We wrapped the boxes up in pretty paper and gave one to my aunts and uncles and whoever else we thought should have one. We felt so good about having something to give. To this day, I have no idea where that ten dollar bill came from. It could have fallen from someone’s pocket as they were climbing the stairs to the bathroom, but no one complained of missing that much money—and it was a lot of money back then. It could have been casually slipped into the back of the cabinet by someone who knew we would eventually find it.

Finally we stopped trying to guess and just accepted it as the small Christmas miracle it was.

Cris Roll

Off to get a Christmas tree

Uncle Stuart was the husband of my mother’s sister, Thelma. He looked out for the widow ladies in the family: his sister Margaret; my mother; and one of her sisters, Leota. He had a bit of a round belly and sat with his hands folded over his belly when he sat at the table with a cup of tea. Stuart made home repairs, picked up the ladies to play cards, and sometimes took us on Sunday drives and picnics in his red station wagon. Stewie seemed to know the name of every plant in the woods, and he could identify a bird simply by the shape of the outline in the sky.

For several years while I was still in school, Stuart picked me up on a Saturday near Christmas, and we drove out to their farm to look for a Christmas tree. He poured hot water on the engine of his rusty old tractor. It chugged a few times before it got running, then off we went back through the woods behind the house. I loved riding on the tractor and looking for the tracks of small animals in the snow. Stewie always seemed to know what made them.

Sometimes we brought home a spruce, but I favored balsam Christmas trees. I liked them best because there was plenty of space for the ornaments to hang free, unlike many of the trimmed and cultivated ones from the tree farm. (I suspect Charlie Brown’s Christmas tree was a balsam.) One year we found a tree that had grown up alongside another tree. It was mostly flat on one side. I decided it was perfect for us because it would fit well in the corner where we always put the tree.

When Uncle Stuart stopped the tractor, the silence was nearly complete. Just the wind blowing lonely through the trees and maybe the call of a chickadee. After the tree was cut down, we dragged it to the scoop on the tractor to take it back through the woods. Before we headed back, Stewie broke off branches of spruce, pine, cedar, and hemlock so we could make a wreath. I especially liked the tiny needles on the hemlock. And I loved the smell of the fresh greens.

When we got back home, we dragged the tree to the shed on the back of the house and stood it up to shake the loose snow off it. We’d set it up later. There was always a glass of warm milk with Nestle’s Quik stirred into it to chase away the cold.
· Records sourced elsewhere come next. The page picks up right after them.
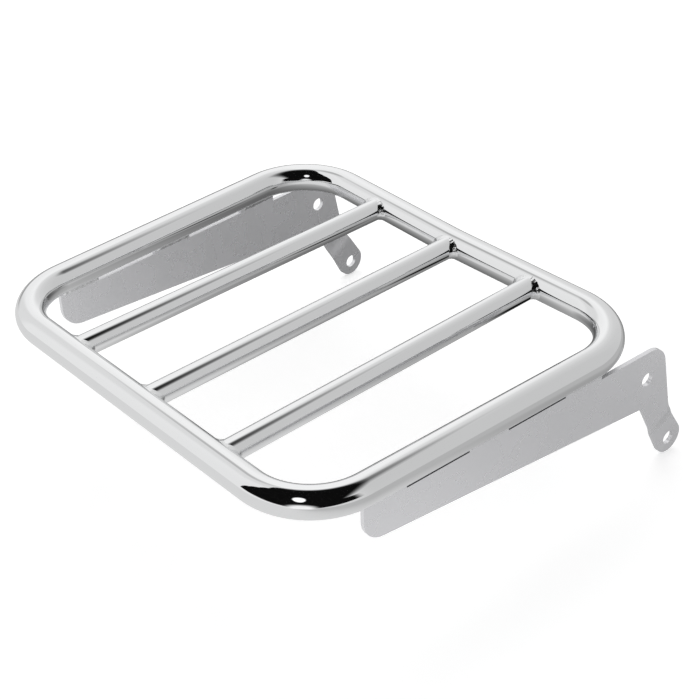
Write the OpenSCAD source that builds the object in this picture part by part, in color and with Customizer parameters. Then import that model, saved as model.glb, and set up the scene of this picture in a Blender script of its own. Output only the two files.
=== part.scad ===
// Welded luggage rack for the tail of a motorcycle: one bent tube loop, three bars
// coped into it, and two side plates stitch-welded under the side rails.
// X runs to the rider's right, Y forward and Z up. The plates bolt on at the front.

/* [Loop] */
// Outside diameter of the loop tube
loop_tube_d = 20; // [18:0.5:24]
// Wall of the loop tube
loop_wall = 2; // [1:0.25:3]
// Width of the loop at the front corners, between tube centre lines
front_width = 323; // [290:1:360]
// Width of the loop at the rear corners, between tube centre lines
rear_width = 301; // [270:1:330]
// Length of the loop, between the centre lines of its front and rear rails
loop_length = 273; // [255:1:300]
// Centre-line radius of the four corner bends
corner_bend_r = 46; // [36:1:60]
// How far the middle of the front rail is set back towards the rear
front_setback = 4; // [1:0.5:8]
// Centre-line radius of the slight bend in the middle of the front rail
setback_bend_r = 200; // [100:10:300]
// Diameter of the drain hole under the rear rail
drain_hole_d = 4; // [2:0.5:6]

/* [Bars] */
// Outside diameter of the three bars
bar_d = 15; // [12:0.5:16]
// Wall of the bars
bar_wall = 1.5; // [1:0.25:2]
// Distance from one bar's centre line to the next
bar_spacing = 74; // [60:1:85]
// How far the fillet welds reach along the bars, at the bars' sides
bar_weld_leg = 3.75; // [2.5:0.25:5]
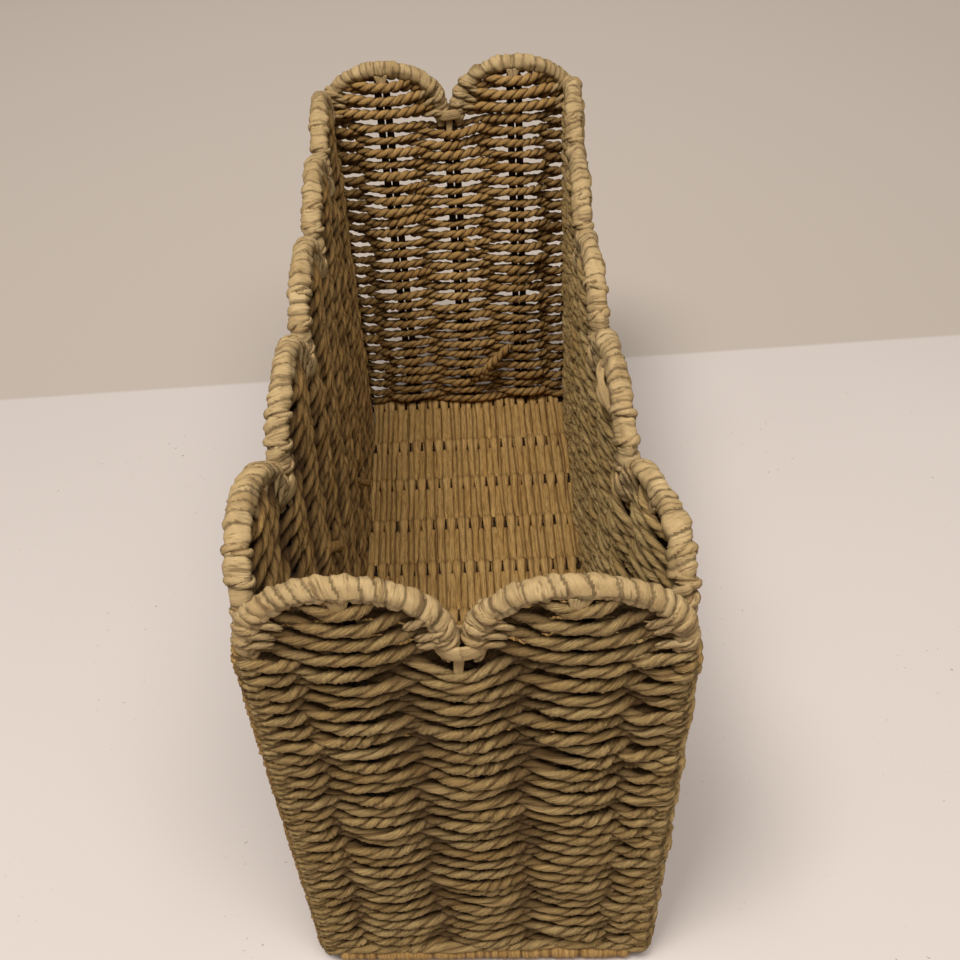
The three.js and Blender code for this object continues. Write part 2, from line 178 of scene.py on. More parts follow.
# Folds of the paper run round the wire, slanting across each turn.
FOLD_HEIGHTS = (0.08, 0.3)
FOLDS_PER_TURN = 1.8
FOLD_SLANT = 1.5
FOLD_PHASES = 6
# Lumps under several turns: their height, how many go round the wire, and their run along it
LUMPS = [(0.22, 3, 5), (0.16, 5, -2.9), (0.13, 2, 1.7)]
SIDE_ROUGHNESS = 1.2

# The band that ties two scallops together at a notch, and the strip that hangs from it over the stake
TIE_POINTS = 49
TIE_HALF_LENGTH = 5.6
TIE_HALF_DEPTH = 3.9
TIE_RISE = 0.4
TIE_WAVE = 0.5
TIE_SQUARENESS = 0.8
TIE_HALF_WIDTH = 2.3
TIE_TONE = -0.9
HANGER_LEANS = (0.5, 2)
LEAN_SHARE = 0.4
HANGER_DEPTH = 3.1
HANGER_BOW = 0.8
HANGER_LENGTH = 9.5
HANGER_HALF_WIDTH = 1.7
HANGER_NARROWING = 0.4
HANGER_HALF_THICK = 0.6

# Strands that loop over the binding beside a scallop, and where they stand on its arch
LOOP_DEGREES = {"end": [3, 17, 31], "side": [8, 30, 52]}
LOOP_STRAY = 4
LOOP_SWEEP_DEGREES = (-40, 220)
LOOP_POINTS = 19
LOOP_RADIUS = 3
LOOP_DEPTH = 3.24
LOOP_SLIP = 1.5
LOOP_END_POINTS = 6
LOOP_END_IN = 3
LOOP_END_TO_MIDDLE = 2.5
LOOP_END_DROP = 1.5
LOOP_END_DEPTH = 2
LOOP_END_SHARE = 0.15
LOOP_STEP = 1.1
LOOP_HALF_DEPTH = 1.2
LOOP_HALF_HEIGHT = 1.9
LOOP_LAY = 14
LOOP_TONE = (-0.4, 0.5)

# The end of a strip that comes out of the binding at a crest
TONGUE_STRAY = 0.6
TONGUE_LEAN = 0.8
TONGUE_DEPTH = 2.3
TONGUE_OUT = 0.6
TONGUE_TOP = 2
TONGUE_LENGTH = 5.6
TONGUE_HALF_WIDTH = 3.4
TONGUE_NARROWING = 2.2
STRIP_END_POINTS = 12
STRIP_END_TONE = -1.2

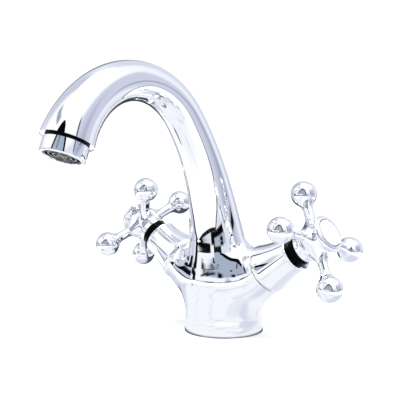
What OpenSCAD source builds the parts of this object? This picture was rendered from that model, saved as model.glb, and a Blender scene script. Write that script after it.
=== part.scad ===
// Basin mixer tap with an arched spout and two cross-head handles.
// The origin is the centre of the foot on the basin top. The spout points along -Y, the cold
// valve lies along +X and the hot valve along -X. All lengths are in millimetres.

/* [Body] */
// Diameter of the foot that stands on the basin
foot_d = 50; // [48:0.5:53]
// Diameter of the straight part above the foot
waist_d = 48.4; // [47:0.2:49.5]
// Height of the straight part
waist_h = 17; // [14:0.5:19]
// Height at which the two valve axes would cross
axis_z = 22.2; // [21.4:0.2:23]
// Tilt of the valve axes above level
axis_tilt = 31; // [29:0.5:33]
// Distance from that crossing to the end of each arm
arm_len = 38.4; // [37.6:0.2:40]
// Diameter of an arm at its end
arm_d = 30; // [29:0.5:31]
// How much wider an arm's radius is at its root
arm_flare = 5.5; // [4.5:0.1:6]
// Depth of an arm's root behind its end
arm_root = 28; // [26:0.5:29]
// Height at which the trunk's front is fullest
belly_h = 36.5; // [33:0.5:40]
// How far the trunk's front reaches at that height
belly_reach = 27.9; // [26.5:0.1:28.5]

/* [Spout] */
// Height at which the spout is brazed to the body
neck_z = 62; // [58:0.5:66]
// How far that joint lies in front of the foot's centre
neck_y = 8.6; // [7:0.2:10]
// Diameter at the joint
neck_d = 34.2; // [32:0.2:36]
// Forward lean of the spout at the joint
neck_lean = 7.2; // [5:0.2:9]
// Bend radius of the riser
riser_r = 146; // [130:1:160]
// Lean at which the riser turns into the arch
arch_lean = 38.4; // [35:0.2:42]
// Bend radius of the arch
arch_r = 55; // [50:0.5:60]
// Lean of the outlet, where 180 points straight down
outlet_lean = 156.5; // [150:0.5:165]
// Diameter of the spout at its slimmest
slim_d = 22.1; // [20:0.1:24]
// Diameter of the collar round the outlet
collar_d = 30; // [28.5:0.1:31]
// Diameter of the waterway in the spout
water_d = 13; // [10:0.5:14]
// Diameter of the spigot on the spout's foot
spigot_d = 19; // [17:0.5:21]
// Length of that spigot
spigot_len = 8; // [5:0.5:10]

/* [Outlet] */
// Diameter of the aerator's thread in the collar
nozzle_thread_d = 24; // [23:0.1:25]
// Depth of the threaded pocket in the collar
nozzle_depth = 9; // [8:0.5:10]
// Diameter of the aerator's visible sleeve
sleeve_d = 24.9; // [24:0.1:27]
// Length of the aerator's visible sleeve
sleeve_h = 8.5; // [7:0.5:10]
// Wall of the aerator housing
sleeve_wall = 1.4; // [1.1:0.1:1.8]
// Thickness of the aerator's washer
nozzle_washer_h = 1.6; // [1:0.1:2]
// Number of rings in the outlet grille
grille_rings = 4; // [3:1:5]
// Number of spokes in the outlet grille
grille_spokes = 6; // [4:1:8]

/* [Inlets and fixing] */
// Tapping diameter of each inlet for its flexible tail
inlet_d = 9; // [8:0.1:10]
// Distance between the two inlets
inlet_pitch = 19; // [18:0.5:21]
// Tapping diameter of the fixing stud's hole
stud_d = 6.8; // [6:0.1:8.5]
// Distance of the fixing stud in front of the foot's centre
stud_y = 13; // [12:0.5:14]
// Depth of the fixing stud's hole
stud_depth = 12; // [10:0.5:14]
// Outside diameter of the foot gasket
gasket_d = 46; // [44:0.5:46.5]
// Width of the foot gasket
gasket_w = 3.6; // [3:0.2:4]
// Thickness of the foot gasket
gasket_h = 2; // [1.5:0.1:2.5]

/* [Valves] */
// Diameter of the headwork's thread in an arm
socket_d = 20.4; // [20:0.1:21]
// Length of that thread
socket_thread = 11.5; // [10:0.5:12.5]
// Depth of the valve seat below the arm's end
seat_depth = 22; // [21:0.5:22.5]
// Diameter of the port in the valve seat
seat_port_d = 10; // [8:0.5:11]
// Diameter of the ceramic discs
disc_d = 14.2; // [13.6:0.1:14.6]
// Thickness of each ceramic disc
disc_h = 3; // [2.6:0.1:3.2]
// Thickness of the rubber seat seal when squeezed
seat_seal_h = 2.4; // [2:0.1:2.8]
// Diameter of the valve spindle
spindle_d = 9; // [8.6:0.1:9.4]
// Width of the square on the spindle's end
square_w = 6.2; // [5.6:0.1:6.2]
// Size across the flats of the headwork's hexagon
hex_af = 19; // [18:0.5:20]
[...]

I cherish the memories of those wonderful times

Cris Roll

Pete’s Christmas Present

One Christmas—I don’t remember how old I was—I was consumed with a desire to know what I was getting for Christmas. I didn’t believe in Santa Claus anymore. I had discovered the truth of that one year when I woke in the night to hear voices downstairs in the living room.

We had a floor register in the bedroom. I crept silently out of bed and knelt down on the floor by the register. I still remember the smell of that register. It was a little metallic and a little lubricating oil and a little dust. Well, maybe a lot of dust. As I peered into the living room, I saw my parents placing presents under the Christmas tree. I had suspected for quite some time that there really was no Santa Claus.

We didn’t have two sticks to rub together. I was suspicious that some of my friends received presents from Santa that were quite grand, while our presents tended to be things we needed, like socks, slips, warm hats and mittens. It didn’t seem quite fair that Santa would bring fun stuff to my friends while we got useful stuff.

So, there I was, snooping in all the places where presents might be hidden in the days before Christmas. That’s how I found myself lifting the lid of the old cedar chest in my brother Pete’s bedroom. That cedar chest had seen better days. It came from my dad’s house when he was growing up. It had once had a caned lid, but the caning had long since fallen apart.

I lifted the lid ever so quietly so no one else would hear me. And then I saw it. A brand new copy of Jim Kjelgaard’s book, Big Red. My heart sunk with disappointment. It was a book about a dog. How boring. How dumb. What did I want with a book about an old dog? I liked the Hardy Boys and Nancy Drew. And then there was the Lives of the Saints book club my mother had enrolled me in. Every six weeks, I got another saint in the mail. Anything, anything but a book about an old dog!

I quietly replaced the lid of the cedar chest and slipped out of Pete’s room. What was I going to do about this? He had already bought the book. And we weren’t a family that returned gifts. I could never do that; it would hurt his feelings.

The only thing to do was pretend I never saw the darned old book about a darned old dog. I knew I had to act happy and excited about that book.

And that’s what I did on Christmas morning. I acted all happy and excited. I thanked my brother for that dumb old book about a dumb old dog. And, honestly? I never read it. It sat on my shelf for years and years. I was grateful that Pete never asked me how I liked it. Maybe he knew, now that I think about it. He might have figured out that I had snooped, because he probably did some snooping of his own over the years.

We don’t always get what we want. Our loved ones can’t always figure out what to give us. Sometimes we all may have been guilty of buying something for a loved one that we want ourselves. But I knew then, even as a little girl, that I had to rise above my disappointment and not hurt my big brother’s feelings. And I think that is one of the messages of Christmas.